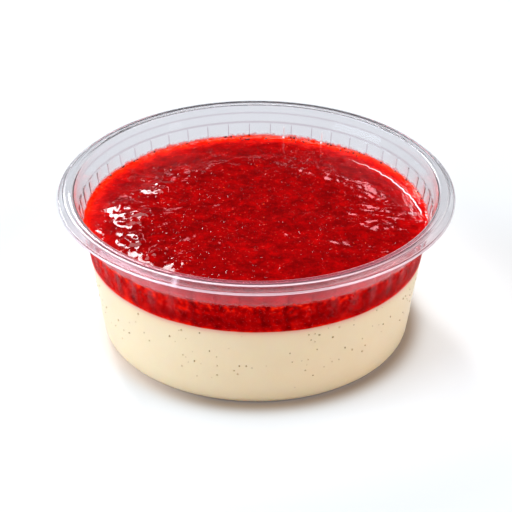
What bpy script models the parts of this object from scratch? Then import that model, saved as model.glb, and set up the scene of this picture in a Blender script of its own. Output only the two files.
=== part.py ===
"""Vanilla panna cotta under a layer of berry coulis, in a clear thermoformed dessert pot with no lid.

Three nodes, each a turned profile: the pot, the cream that fills its lower part, and the coulis on top.
Metres, +Z up. The pot stands on Z = 0 and its axis is Z.
"""

import math

import bpy
import numpy as np

# Driving dimensions.
RIM_RADIUS = 0.0475
POT_HEIGHT = 0.03765
SHEET = 0.0005  # thickness of the formed plastic
BASE_RADIUS = 0.0373  # outside of the wall, carried down to the table
WALL_DRAFT = 0.149  # radius that the wall gains for each metre of height
CREAM_LEVEL = 0.02184
COULIS_LEVEL = 0.02901
GAP = 0.0003  # clearance between neighbouring solids

# The foot: a rounded corner round a base that is pressed up in the middle.
FOOT_ROUNDING = 0.00215
FLOOR_TOP = 0.0010
PUSH_UP = 0.0005
PUSH_UP_RADIUS = 0.0328
PUSH_UP_SLOPE = 0.0006
FOOT_POINTS = 4

# The rim: a flat flange, a skirt that hangs from it, and a lip that turns out at the skirt's foot.
FLANGE_INNER_RADIUS = 0.04347
FLANGE_OUTER_RADIUS = 0.04616
LIP_BOTTOM = 0.03586
LIP_THICKNESS = 0.0003
LIP_WIDTH = 0.00065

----

▶ **Exercise brief**
Extract the listing in its entirety, matching it exactly.

▶ **Reply**
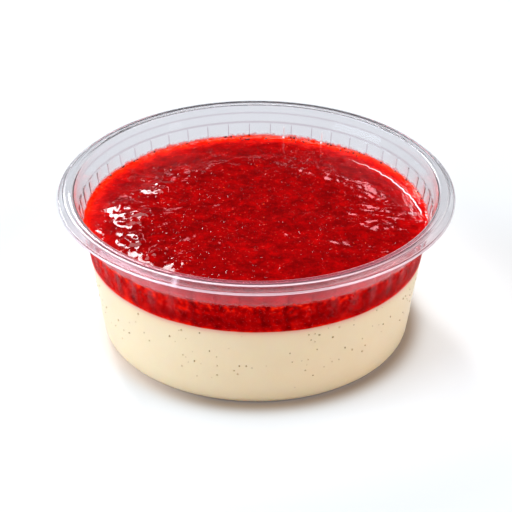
What bpy script models the parts of this object from scratch? Then import that model, saved as model.glb, and set up the scene of this picture in a Blender script of its own. Output only the two files.
=== part.py ===
"""Vanilla panna cotta under a layer of berry coulis, in a clear thermoformed dessert pot with no lid.

Three nodes, each a turned profile: the pot, the cream that fills its lower part, and the coulis on top.
Metres, +Z up. The pot stands on Z = 0 and its axis is Z.
"""

import math

import bpy
import numpy as np

# Driving dimensions.
RIM_RADIUS = 0.0475
POT_HEIGHT = 0.03765
SHEET = 0.0005  # thickness of the formed plastic
BASE_RADIUS = 0.0373  # outside of the wall, carried down to the table
WALL_DRAFT = 0.149  # radius that the wall gains for each metre of height
CREAM_LEVEL = 0.02184
COULIS_LEVEL = 0.02901
GAP = 0.0003  # clearance between neighbouring solids

# The foot: a rounded corner round a base that is pressed up in the middle.
FOOT_ROUNDING = 0.00215
FLOOR_TOP = 0.0010
PUSH_UP = 0.0005
PUSH_UP_RADIUS = 0.0328
PUSH_UP_SLOPE = 0.0006
FOOT_POINTS = 4

# The rim: a flat flange, a skirt that hangs from it, and a lip that turns out at the skirt's foot.
FLANGE_INNER_RADIUS = 0.04347
FLANGE_OUTER_RADIUS = 0.04616
LIP_BOTTOM = 0.03586
LIP_THICKNESS = 0.0003
LIP_WIDTH = 0.00065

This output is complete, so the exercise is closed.